Tempting as it is to move Trae Young up this list, let’s start with a frank accounting of exactly what we saw from the rookie guard last season. Young was the lead playmaker for the 23rd-ranked offense; while running that offense, Young committed more turnovers per minute than every player in the league save for James Harden and Russell Westbrook; despite his acclaim as a shooter, Young took so many difficult threes that he shot a Mudiayan 32.4% from beyond the arc; and, in a display of lousy defense by any measure, managed to register as the worst defender in the league by defensive real plus-minus. None of this means that Young isn’t a brilliant passer or a star in the making. Rather, it’s a reminder that our collective response to high-achieving rookies—in all their thrilling novelty—can sometimes gloss over the practical realities of the sport.
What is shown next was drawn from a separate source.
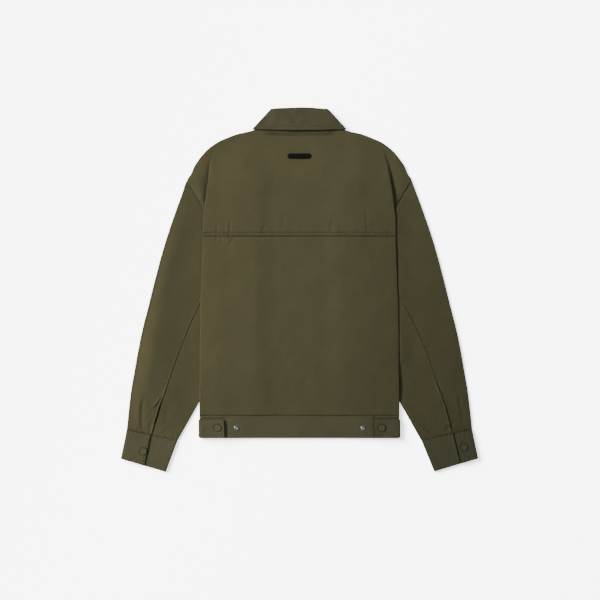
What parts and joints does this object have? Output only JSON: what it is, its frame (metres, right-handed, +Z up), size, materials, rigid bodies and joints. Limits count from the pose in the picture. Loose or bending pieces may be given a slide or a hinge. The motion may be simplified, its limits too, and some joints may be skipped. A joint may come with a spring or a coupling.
{
  "type": "work jacket laid flat, back up",
  "caption": "Boxy cotton twill work jacket laid flat on its front, with yoke, collar, snap cuffs and waist tabs.",
  "frame": {"origin": "on the surface that the jacket lies on, below the middle of its bounding box", "axes": "+Z up through the cloth, +Y from the hem to the collar, +X towards the wearer's right sleeve as seen from the back"},
  "size_m": [0.8042, 0.8176, 0.0126],
  "materials": {
    "shell": "olive cotton twill, matt, with a faint diagonal weave",
    "front_shell": "the same olive cotton twill, on the hidden fronts",
    "snap_paint": "satin olive paint on pressed metal caps",
    "stud_metal": "bare nickel-coloured snap studs",
    "patch": "bare black moulded patch, satin"
  },
  "bodies": {
    "root": {"back_yoke": "shell", "back_panel": "shell", "collar_leaf": "shell", "collar_stand": "shell", "waistband_back": "shell", "sleeve_upper_left": "shell", "sleeve_upper_right": "shell", "sleeve_under_left": "shell", "sleeve_under_right": "shell", "cuff_left": "shell", "cuff_right": "shell", "tab_left": "shell", "tab_right": "shell", "front_left": "front_shell", "front_right": "front_shell", "waistband_front_left": "front_shell", "waistband_front_right": "front_shell", "tab_snap_left": "snap_paint", "tab_snap_right": "snap_paint", "cuff_snap_left": "snap_paint", "cuff_snap_right": "snap_paint", "band_stud_left": "stud_metal", "band_stud_right": "stud_metal", "neck_patch": "patch"}
  },
  "joints": []
}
Part of what makes Young so interesting as a prospect is that his game is still so far from complete. He’s learning what it means to run an offense at a professional level beyond hitting tough shots and making impressive passes. There is a subtlety to the job that can only be learned through working it—the kind that was even discernible in Young’s performance as he moved from month to month during his rookie season. Give it time. The version of Young we’ll see in action in the coming season will probably play a smarter, more polished brand of basketball by some incremental measure. He’ll also still be fun and flawed, without the clarity that comes through postseason scrutiny. Let’s not rush to make Young more than he is: a 21-year-old who sees the game through a lens of incredible ambition, with the talent to someday (or sometimes) fulfill it.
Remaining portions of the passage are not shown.